Entre le passé objet de nostalgie et le présent et ses renoncements, entre le monde et ce qui reste du soi que l’on se projette à l’orée de ses 20 ans, il y a l’autoroute : lieu de réflexivité mobile, seul axe de communication fluide, et obligatoire, pour passer de la maison au boulot, du boulot au dodo, de la pelouse à tondre au gâteau du dimanche – celui qu’on doit aller chercher en dernière minute parce qu’on a de la visite. En voiture ou en bus, les ados désespèrent de combler le vide de leur solitude, le nez rivé sur le smartphone, à guetter les likes un peu partout. Et les bordures de ces autoroutes plates comme la vie sont jonchées des oublis, des encombrants du passé ou du présent : rêves en jachères, détritus reliquats d’une société de consommation qui a tout bouffé, mobilier de chantier (celui d’une vie ?) en sursis, chiens abandonnés sur les routes des vacances.  Et c’est pourtant là qu’André va appuyer sur le frein, arrêter le temps, et trouver la voie sécante pour couper court à la routine de cette chienne de vie.

Alors par un moche dimanche, l’autoroute, cette voie des pendulaires zombies, devient le lieu où se délient les inconforts. Où le père et son fils, à l’abri dans la voiture ronronnante, partis chercher un gâteau, auraient dû trouver le moment propice pour se parler. Pour tromper le silence, le récit s’attarde sur les bords de voie, tout ce qui distrait les cœurs trop lourds ou maladroits : les accidents, les animaux morts fauchés par l’imprudence, des canards impavides dans leur étang, qui regardent passer les autos, un essuie glace qui balaie les restes écrabouillés d’un insecte sur le pare brise.
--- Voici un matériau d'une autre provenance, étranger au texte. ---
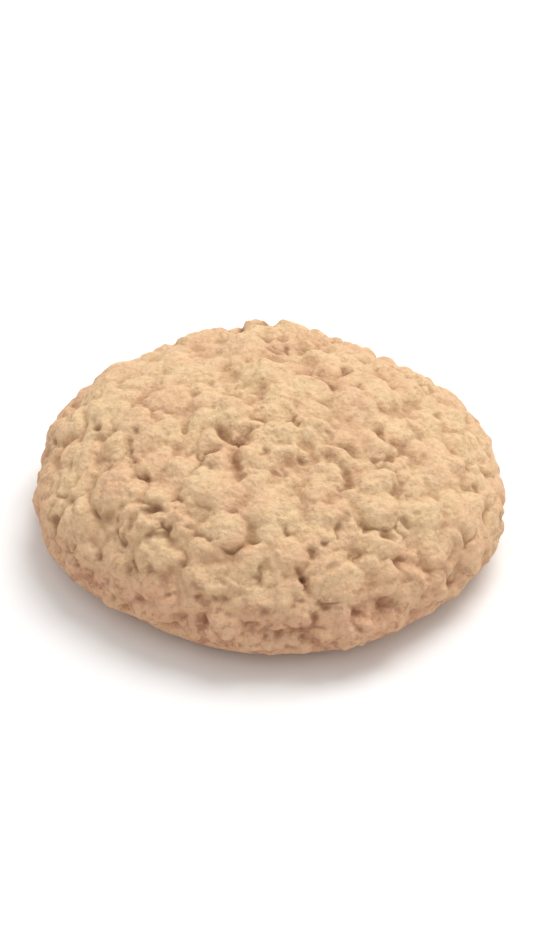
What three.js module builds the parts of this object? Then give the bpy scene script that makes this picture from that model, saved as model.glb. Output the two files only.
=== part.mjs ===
// Amaretti cookie: one crisp, domed almond biscuit. A spooned heap of paste spreads in the oven, dries
// to a crust and cracks into lumps. The sides round under to a flat base, browned where it lay.
// Units are millimetres, +Z is up, the front is -Y, and the origin is the middle of the flat base.
import * as THREE from "three";

// Driving dimensions of the whole biscuit
const WIDTH = 52; // left to right, at the widest line
const HEIGHT = 17.5; // base to crown
const GIRTH_HEIGHT = 4.8; // height of the widest line
const DEPTH_SHARE = 0.975; // front to back against the width, before the outline's bulges
const BASE_SHARE = 0.74; // radius of the flat base against the girth's
const CROWN_POWER = 2.3; // 2 would be an ellipsoid: the heap is a little fuller at its shoulders
const RADIUS = WIDTH / 2;

// Where the outline leaves its oval: [direction in degrees, spread in degrees, millimetres outward]
const OUTLINE_BULGES = [
  [-18, 24, 0.9],
  [-66, 14, 0.4],
  [-128, 24, -1.6],
  [52, 22, -1.1],
  [180, 20, -0.4],
  [77, 8, 0.4],
];

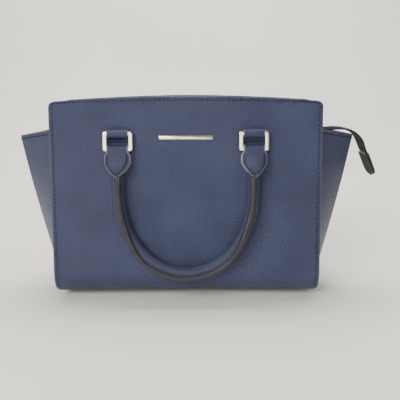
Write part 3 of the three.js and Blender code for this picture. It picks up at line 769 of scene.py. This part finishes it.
def make_handle(side):
    back = side == "back"
    path = handle_path()
    ahead = unit(np.gradient(path, axis=0))
    # Convex side of the handle, in the plane of the face.
    convex = np.stack([ahead[:, 1], -ahead[:, 0]], axis=1)
    centres = np.array([on_face(px, ph, HANDLE_OUT, back) for px, ph in path])
    base = on_face(0, 0, 0, back)
    outside = unit(np.array([on_face(cx, ch, 0, back) - base for cx, ch in convex]))
    front = np.tile(unit(on_face(0, 0, 1, back) - base), (len(centres), 1))
    # The sewn edge faces forwards on the legs and turns towards the outside round the bottom.
    bottom = np.clip((HANDLE_HALF - np.abs(path[:, 0])) / 30.0, 0, 1)
    bottom = bottom * bottom * (3 - 2 * bottom)
    facing = np.radians(98 - 46 * bottom)
    first = outside * np.cos(facing)[:, None] + front * np.sin(facing)[:, None]
    second = front * np.cos(facing)[:, None] - outside * np.sin(facing)[:, None]
    half, reach, radius = 2.3, 9.7, HANDLE_RADIUS
    join = math.asin((half + 0.9) / radius)
    section, slots = [], []
    for a in np.linspace(join, 2 * math.pi - join, 40):
        section.append((radius * math.cos(a), radius * math.sin(a)))
        slots.append(0)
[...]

Et cet axe qui semble rattacher en permanence la vie à la nostalgie de ce qui n’aura jamais pu advenir, dévoile soudain, par la grâce d’une rencontre fortuite, la possibilité d’une aventure, d’un changement de cap, le surgissement d’un acte de bravoure incontrôlé, inconsidéré, qui vient refermer une ancienne plaie béante, tout en risquant d’en ouvrir de nouvelles.

Une immense empathie

Le récit signé Sophie Bienvenu, autrice québécoise née en Belgique, passée du roman à la BD, est implacable, les dialogues ciselés, vivants, d’une incroyable justesse, troussés d’expressions de la Belle province, qui soulignent puis referment le fossé artificiel entre OK boomers et millenials, entre le père et le fils. Qui se méprisent mutuellement, mais partagent la même déprime. Texte et dessins se réverbèrent admirablement, expriment les sentiments en renvoyant des fulgurances de drôlerie, de tragédie et, au bout du compte, une immense empathie. Et dans ces mots et dans ces images qui dégoulinent de tendresse, la vie et ses quatre bandes de circulations font miraculeusement le reste. Emmènent les passagers, plus vite que prévu, là où ce n’était pas prévu… Jusqu’à ce que les personnages pilent sur les freins, s’arrêtent, et dans un acte de folie retrouvée, traversent l’autoroute, bravant les dangers, sautent par-dessus la rambarde, et reprennent, en contrebas, la route qu’ils se sont enfin choisie.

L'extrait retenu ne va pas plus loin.